Now there was a Pharisee, a man named Nicodemus who was a member of the Jewish ruling council. (John 3.1, NIV)
While i can’t be sure, i strongly suspect this high rank is an unintended consequence of dis-aggregating ranges and whole chapter references from John 3. In fact, scanning top verses by chapter from John, the first verse in each chapter is very often the highest or second-highest ranked, and near always among the top ten. This probably says more about the counting methodology than the significance of those verses in particular. The Bible Gateway study focuses on ranges of no more than three verses to explicit mitigate this problem.
Other Measures of Importance
Moving from popularity to importance, i can imagine several different factors that might be combined to produce a more general importance score:
- citation frequency (based on some corpus). In the TopVerses.com approach, these are web pages, which provides a very large set of observations. A number of other digital text collections would also suit this purpose, and even allow segmentation by genre: for example, you get a very different ranking from the Anchor Yale Bible Dictionary compared to Easton’s (and neither have John 3.16 at the top of the list). See below for more about this.
- search frequency, the basis for the other three sources in the OpenBible.info post. This could be refined further given data on follow-up activities. For example, depending on your application, verses searches whose results are then expanded into a chapter view or followed to the next verse might get a boost compared to those with no further action (this seems like a variant of “click through” rates used in search engine advertising)
- content analysis (context-independent): this could have several different flavors.
- word count: though John 11:35 gets mentioned more than you’d expect precisely because it’s the shortest verse in the (English) Bible, in general longer verses are more likely to be important. This could be refined further given a metric for important words (but now we’ve introduced a new problem: where does that data come from?), which could be used for weighting the counts.
- We could do even better if, instead of counting words, we count concepts (and weight them). Assuming we think the concept of HUMILITY is important, we’d want verses expressing that concept to rank more highly, regardless of whether they used a more common word like “humilty”, or a less common one like “lowly”. Converting words to concepts is a difficult challenge, however.
- Connections to other data also affect importance. In some sense, every verse that reports words of Jesus is probably more important to a Christian than one whose importance is otherwise comparable, which is why we have the convention of printing Bibles with the words of Christ in red (a binary system for visualizing importance).
- We might even consider negative factors: a lower rank for unfamiliar, hard-to-pronounce names, or “taboo” words.
Unlike TopVerses.com, i don’t see a particular need to provide a unique rank for each verse. If each verse has a score (to simplify the math, a decimal between 0 and 1 is a common approach), you can simply pick the top n verses that fit your purpose, and then order any ties canonically.

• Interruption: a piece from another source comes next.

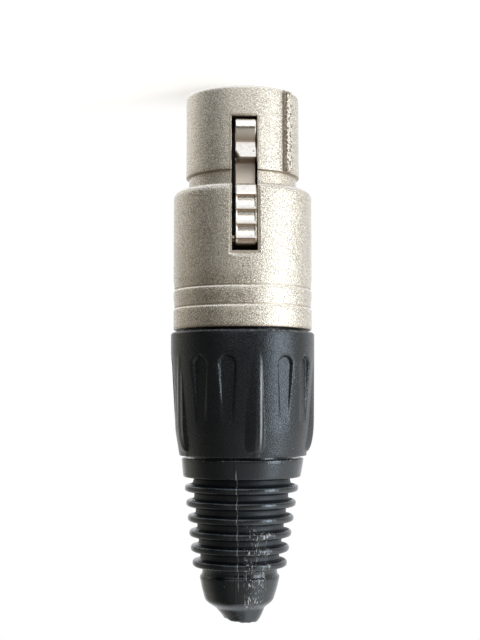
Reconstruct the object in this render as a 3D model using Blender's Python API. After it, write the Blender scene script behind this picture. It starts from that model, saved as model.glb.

Comparing Dictionary Reference Citations
I did a small experiment to compare the most frequent reference citations in seven Bible dictionaries that are incorporate in Logos’s software (so this is citation frequency, not search frequency). I extracted and counted all the references, and then aggregated the counts across all seven: the top 20 references are shown below, along with how many “votes” they received in the OpenBible.info list. In the case of whole chapter references (four of the top ten), i’ve indicated with yes/no whether any verse from that chapter occurs in the OpenBible list.
There’s relatively little overlap between the two lists: only seven of these are in the OpenBible list. Many of these make sense given the different purposes of reference works: for example, Is 61.1 is a key messianic text. The high rank for 2 Ki 15.29 is initially puzzling, but probably results from being commonly cited in discussions of the conquests of Tiglath-Pileser and the Babylonian exile. Overall, this is probably much too small a sample to show the correspondences: i presume we’d find much more overlap in the top few hundred.
|Reference||Aggregate Count||Count In
|2 Ki 15:29||165.2||0|
|1 Pe 2:9||126.3||0|
|1 Sa 1:1||121.5||0|
- The dictionaries used were the Anchor Yale Bible Dictionary, Baker Encyclopedia of the Bible, Eerdman’s Dictionary of the Bible, Eerdman’s Bible Dictionary, International Standard Bible Encyclopedia (ISBE), New Bible Dictionary, and Tyndale Bible Dictionary.
- Like the OpenBible.info approach, i took range references with 3 or fewer verses and decomposed them into individual verses, splitting the counts (which is why the aggregate counts are floats rather than integers). Larger ranges were left atomic, which confuses the results further: for example, Ge 1:26 probably ought to be even higher, since the high-ranking chapter reference Ge 1 includes it.
- Some references are undercounted because this method distinguishes BHS and LXX references, but i doubt this materially affects the results.
None of this is meant as criticism of the particular sites mentioned above. I strongly believe that any user-oriented, empirically-based data set is better than nothing, and in most endeavors like this, “the best data is more data”. * But with more data comes more complexity, and i’ve only scratched the surface here in considering some of the different factors.
The key point is this: if we want to measure something, we need to be clear up front about exactly what it is, and also what purpose we hope it will serve. I never stop being amazed at how often “obvious” approaches to data problems produce surprising results.
* In my recollection, this quote is attributed to Bob Mercer, a leading researcher in statistical language processing who was part of the IBM research group in the 1990s. I haven’t been able to verify a real source, however.